What this task involves. The listing below should be copied in full, word for word.
--
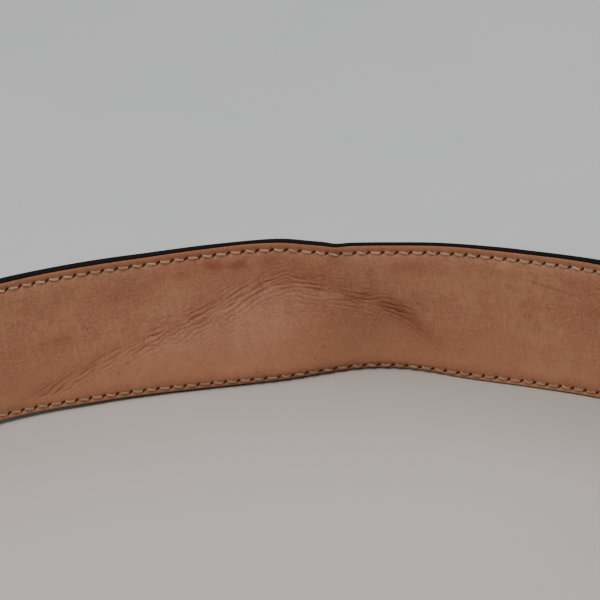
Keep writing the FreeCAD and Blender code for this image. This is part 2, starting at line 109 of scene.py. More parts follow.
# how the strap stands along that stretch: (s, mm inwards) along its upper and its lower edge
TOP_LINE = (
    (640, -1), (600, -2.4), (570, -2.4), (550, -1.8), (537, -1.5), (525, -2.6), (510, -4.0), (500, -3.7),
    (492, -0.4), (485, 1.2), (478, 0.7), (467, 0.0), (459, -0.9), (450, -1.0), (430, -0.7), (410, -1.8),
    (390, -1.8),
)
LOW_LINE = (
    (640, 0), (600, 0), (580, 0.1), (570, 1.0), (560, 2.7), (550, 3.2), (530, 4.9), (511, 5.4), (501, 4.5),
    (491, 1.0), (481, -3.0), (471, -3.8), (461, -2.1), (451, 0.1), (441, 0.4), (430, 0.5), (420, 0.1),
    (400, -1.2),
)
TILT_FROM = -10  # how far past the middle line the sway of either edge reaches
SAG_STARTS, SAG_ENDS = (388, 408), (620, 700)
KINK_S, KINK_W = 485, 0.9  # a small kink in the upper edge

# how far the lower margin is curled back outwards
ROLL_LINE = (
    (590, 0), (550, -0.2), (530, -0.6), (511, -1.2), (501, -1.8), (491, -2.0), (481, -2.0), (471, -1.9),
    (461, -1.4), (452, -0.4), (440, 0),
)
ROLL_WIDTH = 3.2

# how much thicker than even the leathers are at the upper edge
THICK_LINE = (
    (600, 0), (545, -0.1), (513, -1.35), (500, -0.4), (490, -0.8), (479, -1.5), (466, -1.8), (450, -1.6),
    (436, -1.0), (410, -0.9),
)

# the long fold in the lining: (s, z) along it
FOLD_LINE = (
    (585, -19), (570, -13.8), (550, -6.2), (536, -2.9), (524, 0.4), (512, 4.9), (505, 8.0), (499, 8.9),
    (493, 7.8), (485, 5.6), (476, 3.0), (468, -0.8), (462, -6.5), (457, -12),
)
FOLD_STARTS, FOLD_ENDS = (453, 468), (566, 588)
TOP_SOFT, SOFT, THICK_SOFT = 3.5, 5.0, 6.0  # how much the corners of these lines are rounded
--
Exercise solution.
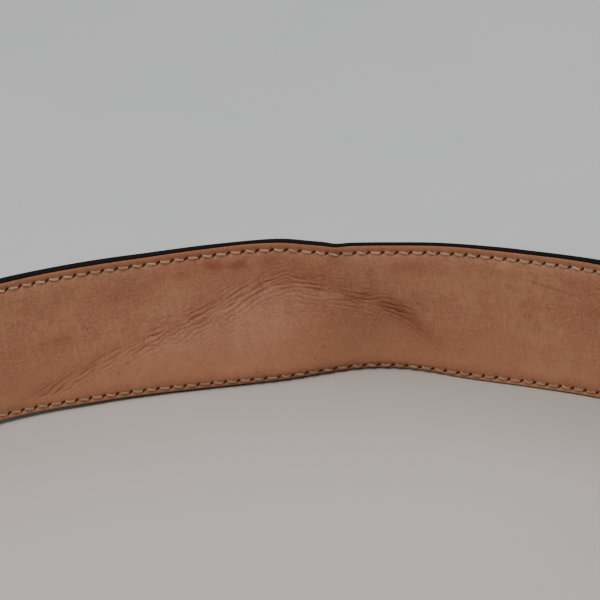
Keep writing the FreeCAD and Blender code for this image. This is part 2, starting at line 109 of scene.py. More parts follow.
# how the strap stands along that stretch: (s, mm inwards) along its upper and its lower edge
TOP_LINE = (
    (640, -1), (600, -2.4), (570, -2.4), (550, -1.8), (537, -1.5), (525, -2.6), (510, -4.0), (500, -3.7),
    (492, -0.4), (485, 1.2), (478, 0.7), (467, 0.0), (459, -0.9), (450, -1.0), (430, -0.7), (410, -1.8),
    (390, -1.8),
)
LOW_LINE = (
    (640, 0), (600, 0), (580, 0.1), (570, 1.0), (560, 2.7), (550, 3.2), (530, 4.9), (511, 5.4), (501, 4.5),
    (491, 1.0), (481, -3.0), (471, -3.8), (461, -2.1), (451, 0.1), (441, 0.4), (430, 0.5), (420, 0.1),
    (400, -1.2),
)
TILT_FROM = -10  # how far past the middle line the sway of either edge reaches
SAG_STARTS, SAG_ENDS = (388, 408), (620, 700)
KINK_S, KINK_W = 485, 0.9  # a small kink in the upper edge

# how far the lower margin is curled back outwards
ROLL_LINE = (
    (590, 0), (550, -0.2), (530, -0.6), (511, -1.2), (501, -1.8), (491, -2.0), (481, -2.0), (471, -1.9),
    (461, -1.4), (452, -0.4), (440, 0),
)
ROLL_WIDTH = 3.2

# how much thicker than even the leathers are at the upper edge
THICK_LINE = (
    (600, 0), (545, -0.1), (513, -1.35), (500, -0.4), (490, -0.8), (479, -1.5), (466, -1.8), (450, -1.6),
    (436, -1.0), (410, -0.9),
)

# the long fold in the lining: (s, z) along it
FOLD_LINE = (
    (585, -19), (570, -13.8), (550, -6.2), (536, -2.9), (524, 0.4), (512, 4.9), (505, 8.0), (499, 8.9),
    (493, 7.8), (485, 5.6), (476, 3.0), (468, -0.8), (462, -6.5), (457, -12),
)
FOLD_STARTS, FOLD_ENDS = (453, 468), (566, 588)
TOP_SOFT, SOFT, THICK_SOFT = 3.5, 5.0, 6.0  # how much the corners of these lines are rounded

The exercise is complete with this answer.